The school has a student population of about 400, and the athletic complex is home to all of the school’s athletic programs, for use by players and spectators. Although she didn’t know costs of maintenance, Ms. Johnson said the school has an internal grounds crew that takes care of the fields, plus an irrigation system. Rest, she said, is also necessary.

“Any grass field, no matter who’s in charge of it, has to be rested, or else you’re going to have overuse issues that will compromise play and the experience of the players,” she said. “We definitely rest our fields for some portion of the summer.”

Ultimately, Ms. Johnson said, using grass for the new athletic complex has been successful thus far.
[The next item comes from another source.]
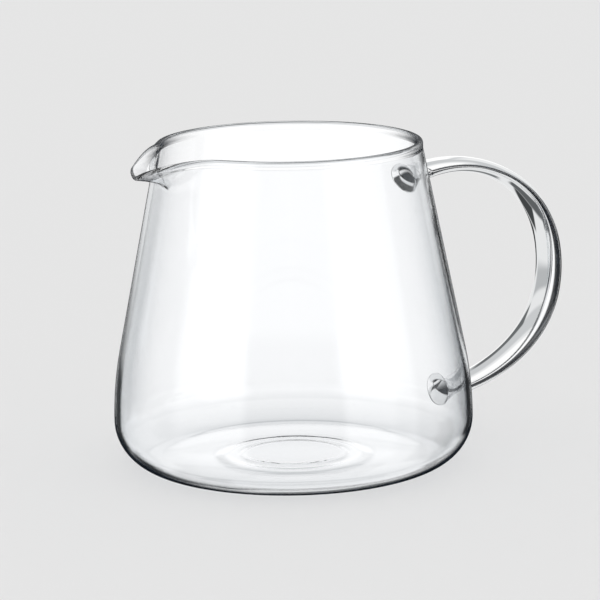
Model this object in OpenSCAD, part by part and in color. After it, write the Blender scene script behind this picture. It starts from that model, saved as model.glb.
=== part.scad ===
// Coffee server carafe: a blown glass jug with a pulled pouring spout, a pushed-up base
// and a flattened glass strap handle fused on at two places.
// The axis of the jug is Z, the table is z = 0, the spout points along -X and the handle along +X.

/* [Body] */
// Widest outside diameter, just above the heel
body_d = 120; // [100:1:150]
// Height from the table to the top of the rim
body_h = 108.5; // [90:0.5:150]
// Outside diameter of the rim
rim_d = 88.4; // [70:0.2:96]
// Outside radius of the heel, where the wall turns under
heel_r = 15.5; // [10:0.5:25]
// Radius of the long curve that leads from the heel into the straight wall
belly_r = 118; // [60:1:240]
// Thickness of the wall
wall_t = 1.5; // [1:0.1:3]
// Thickness of the base
base_t = 1.5; // [1.2:0.1:4]
// Thickness of the round, fire-polished rim
rim_bead_d = 2.2; // [1.6:0.1:4]

/* [Base] */
// Diameter of the pushed-up middle of the base
punt_d = 56; // [44:1:64]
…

“The decision was made to go with grass in 2011, and we’re happy with how our use of the complex has gone,” she said. “We’re pleased with our facility.”

Making the switch

Nantucket athletic director Chris Maury said that although their grass fields hold up “OK” due to diligent maintenance, they will be looking to make the switch to synthetic turf fields in the next two to three years.

“It’s just the fact that with a turf field, you can use it a lot more on a regular basis, and you don’t have to worry about losing your surface, like with the grass field,” he said. “Our grass field has to have downtime so it can recover.”

The stadium field, he said, has to be resodded every year in order to bring it back into playable condition.

“We’re fortunate that we have a good grounds crew here at the school that takes care of our athletic fields as well as landscaping areas around all of our school buildings,” he said. “They do a great job with most of our fields, but the truth of the matter is just that with grass fields in particular, you’re always going to have an area that gets worn out. It’s just the nature of the beast with a grass field.”